Data lines »
....

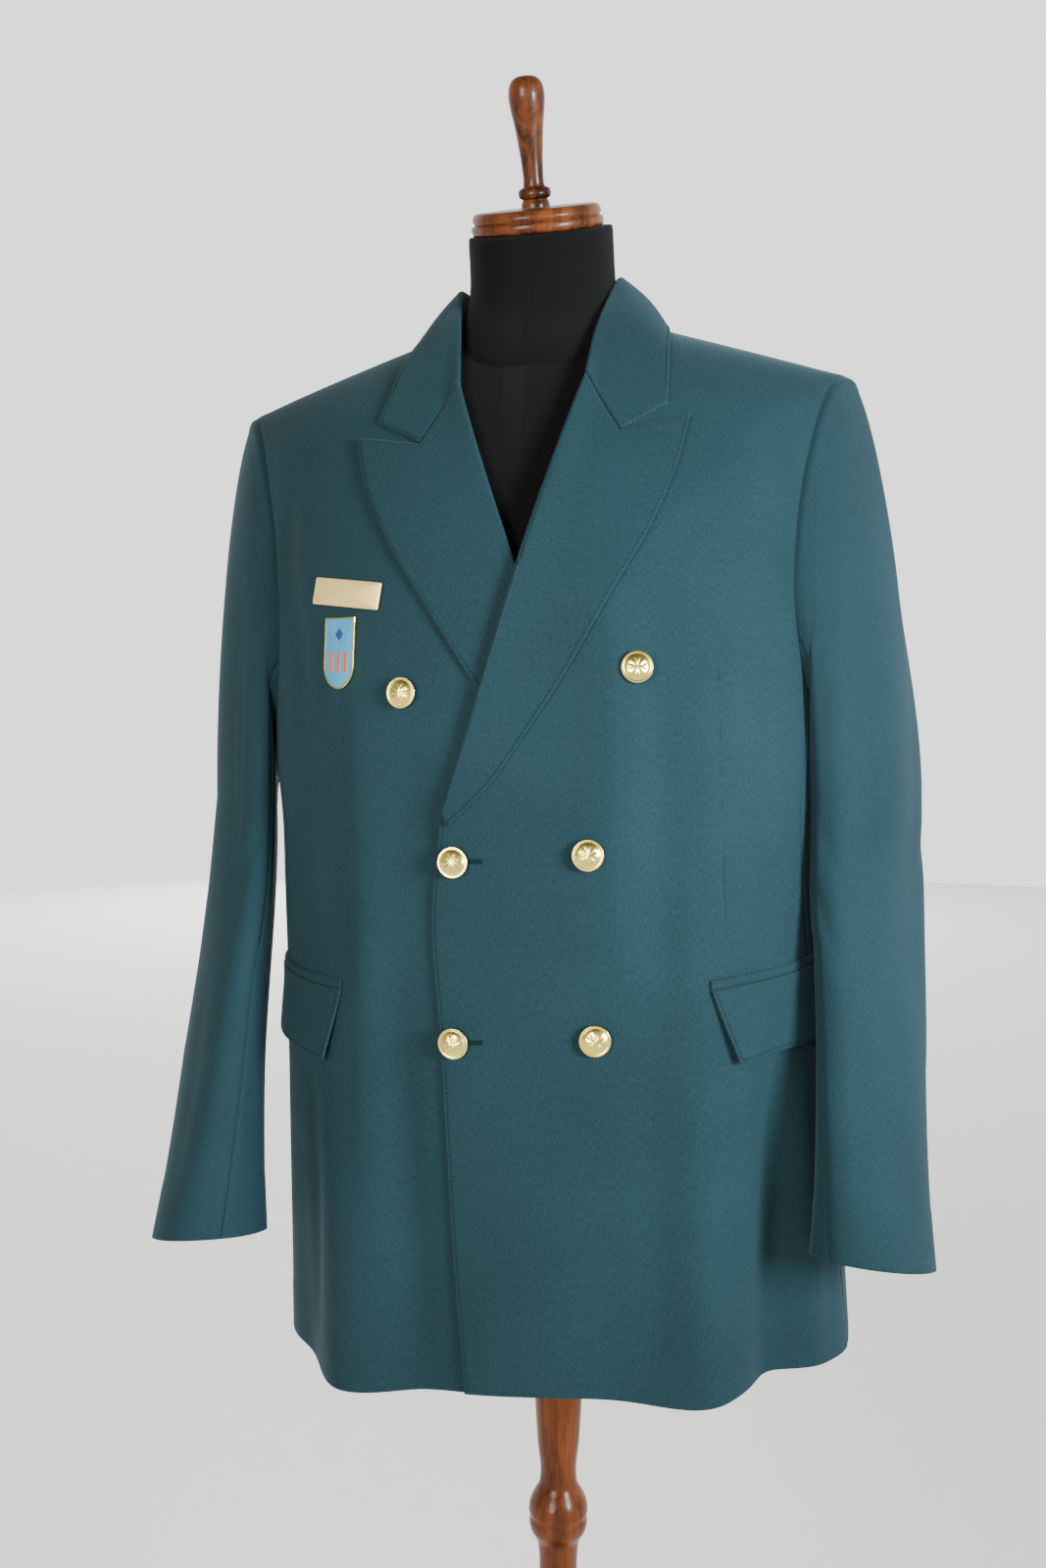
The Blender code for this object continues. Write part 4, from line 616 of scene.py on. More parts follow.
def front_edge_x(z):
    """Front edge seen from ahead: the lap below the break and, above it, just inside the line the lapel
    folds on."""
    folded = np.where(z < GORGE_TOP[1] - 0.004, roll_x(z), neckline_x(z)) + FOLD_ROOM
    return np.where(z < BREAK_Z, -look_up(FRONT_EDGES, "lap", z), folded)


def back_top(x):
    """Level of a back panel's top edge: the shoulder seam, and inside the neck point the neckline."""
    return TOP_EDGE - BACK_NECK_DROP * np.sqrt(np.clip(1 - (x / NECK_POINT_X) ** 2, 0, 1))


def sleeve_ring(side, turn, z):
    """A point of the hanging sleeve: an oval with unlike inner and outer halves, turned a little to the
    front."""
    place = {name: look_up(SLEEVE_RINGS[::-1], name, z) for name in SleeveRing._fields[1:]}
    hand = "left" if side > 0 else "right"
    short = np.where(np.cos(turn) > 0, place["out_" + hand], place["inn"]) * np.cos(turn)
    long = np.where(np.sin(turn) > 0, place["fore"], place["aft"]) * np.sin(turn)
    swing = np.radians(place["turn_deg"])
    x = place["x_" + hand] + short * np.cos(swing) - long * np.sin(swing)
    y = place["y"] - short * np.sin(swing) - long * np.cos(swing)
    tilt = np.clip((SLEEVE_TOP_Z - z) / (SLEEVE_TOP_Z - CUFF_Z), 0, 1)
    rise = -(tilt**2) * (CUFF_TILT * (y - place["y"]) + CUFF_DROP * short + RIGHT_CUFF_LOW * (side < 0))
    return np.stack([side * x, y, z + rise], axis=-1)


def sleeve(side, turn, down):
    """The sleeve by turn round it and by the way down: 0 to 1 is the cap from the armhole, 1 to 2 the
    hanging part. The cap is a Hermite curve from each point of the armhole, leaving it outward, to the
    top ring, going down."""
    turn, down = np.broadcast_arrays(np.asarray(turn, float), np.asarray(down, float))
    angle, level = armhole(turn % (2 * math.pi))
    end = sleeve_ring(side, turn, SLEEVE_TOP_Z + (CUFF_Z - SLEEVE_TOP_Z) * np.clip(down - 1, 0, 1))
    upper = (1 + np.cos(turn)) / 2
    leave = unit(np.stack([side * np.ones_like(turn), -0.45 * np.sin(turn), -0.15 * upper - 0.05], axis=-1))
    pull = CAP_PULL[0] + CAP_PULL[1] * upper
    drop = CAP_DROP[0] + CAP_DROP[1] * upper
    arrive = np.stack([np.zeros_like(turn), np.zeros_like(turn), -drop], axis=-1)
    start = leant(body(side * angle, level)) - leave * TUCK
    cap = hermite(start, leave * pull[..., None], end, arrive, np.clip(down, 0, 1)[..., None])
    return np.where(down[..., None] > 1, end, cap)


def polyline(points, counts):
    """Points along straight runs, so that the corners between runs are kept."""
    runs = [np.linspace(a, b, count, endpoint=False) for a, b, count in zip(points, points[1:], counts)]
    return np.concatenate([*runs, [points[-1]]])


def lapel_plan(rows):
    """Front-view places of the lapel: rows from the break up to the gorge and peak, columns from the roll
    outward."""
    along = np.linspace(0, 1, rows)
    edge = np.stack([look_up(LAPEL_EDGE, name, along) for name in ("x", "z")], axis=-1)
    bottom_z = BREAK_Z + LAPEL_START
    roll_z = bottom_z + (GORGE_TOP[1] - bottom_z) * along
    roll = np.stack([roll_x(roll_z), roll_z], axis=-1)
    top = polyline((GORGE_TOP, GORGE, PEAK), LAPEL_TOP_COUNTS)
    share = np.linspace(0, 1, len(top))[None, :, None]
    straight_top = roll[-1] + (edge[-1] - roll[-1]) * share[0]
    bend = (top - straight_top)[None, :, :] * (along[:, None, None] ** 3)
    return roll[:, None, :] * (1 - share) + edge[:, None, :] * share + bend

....

Give the lines again, exactly as they stand, from the beginning of the data through the line with "return TOP_EDGE - BACK_NECK_DROP".

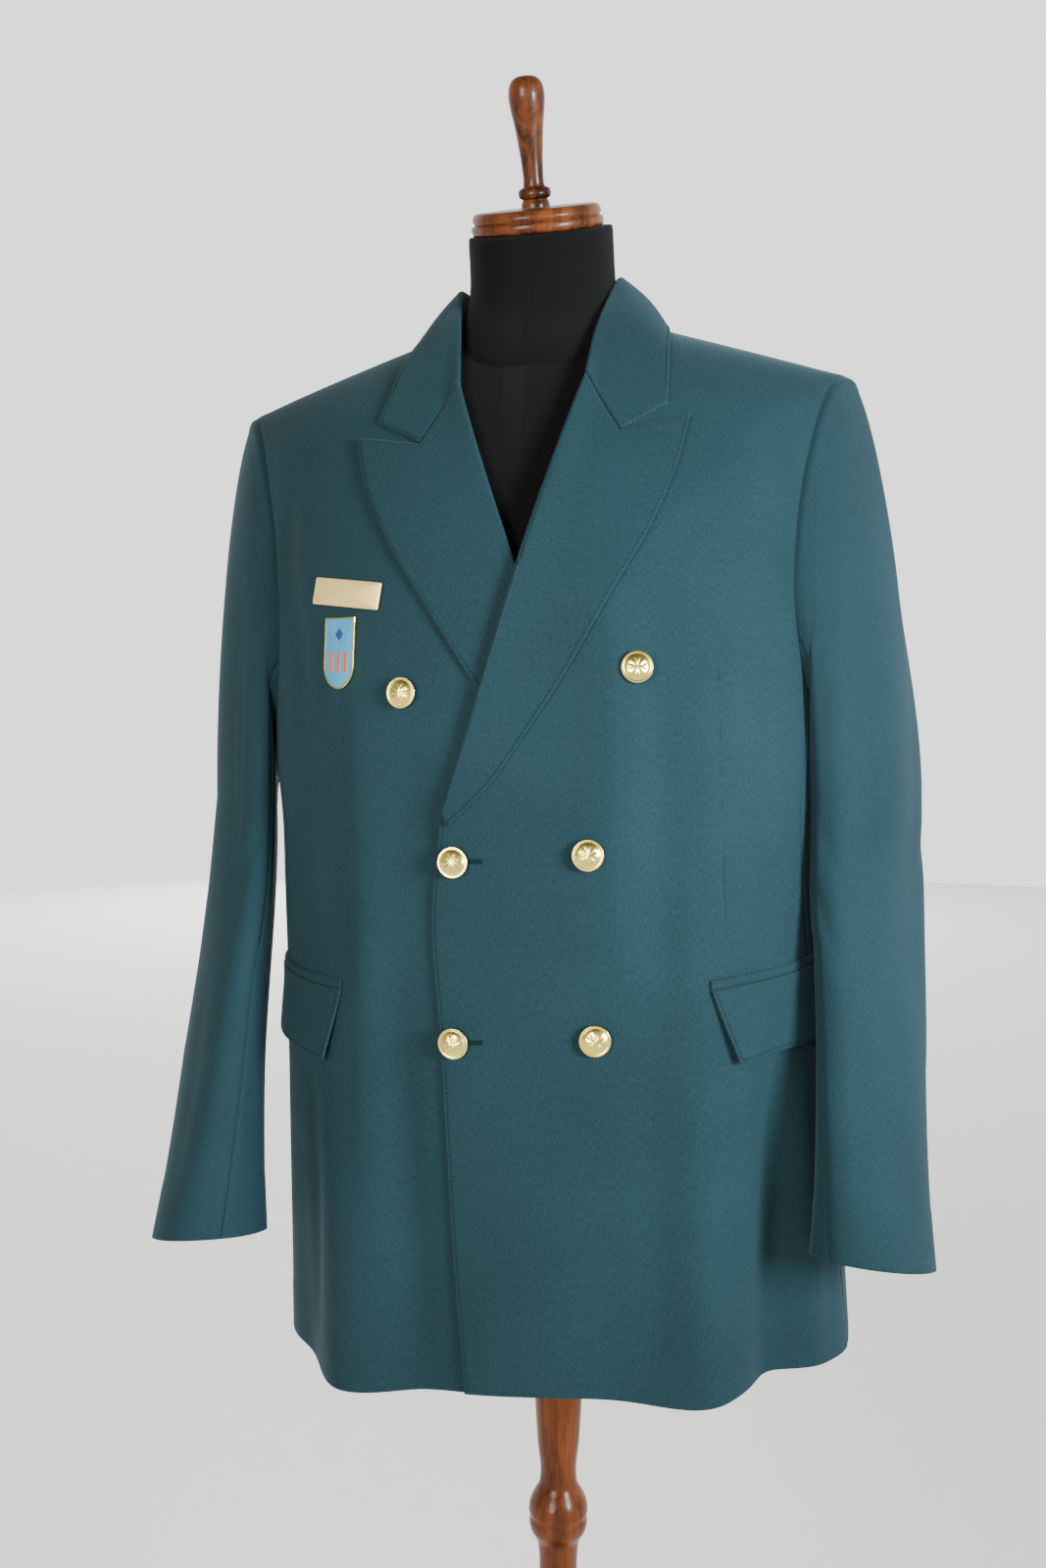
The Blender code for this object continues. Write part 4, from line 616 of scene.py on. More parts follow.
def front_edge_x(z):
    """Front edge seen from ahead: the lap below the break and, above it, just inside the line the lapel
    folds on."""
    folded = np.where(z < GORGE_TOP[1] - 0.004, roll_x(z), neckline_x(z)) + FOLD_ROOM
    return np.where(z < BREAK_Z, -look_up(FRONT_EDGES, "lap", z), folded)


def back_top(x):
    """Level of a back panel's top edge: the shoulder seam, and inside the neck point the neckline."""
    return TOP_EDGE - BACK_NECK_DROP * np.sqrt(np.clip(1 - (x / NECK_POINT_X) ** 2, 0, 1))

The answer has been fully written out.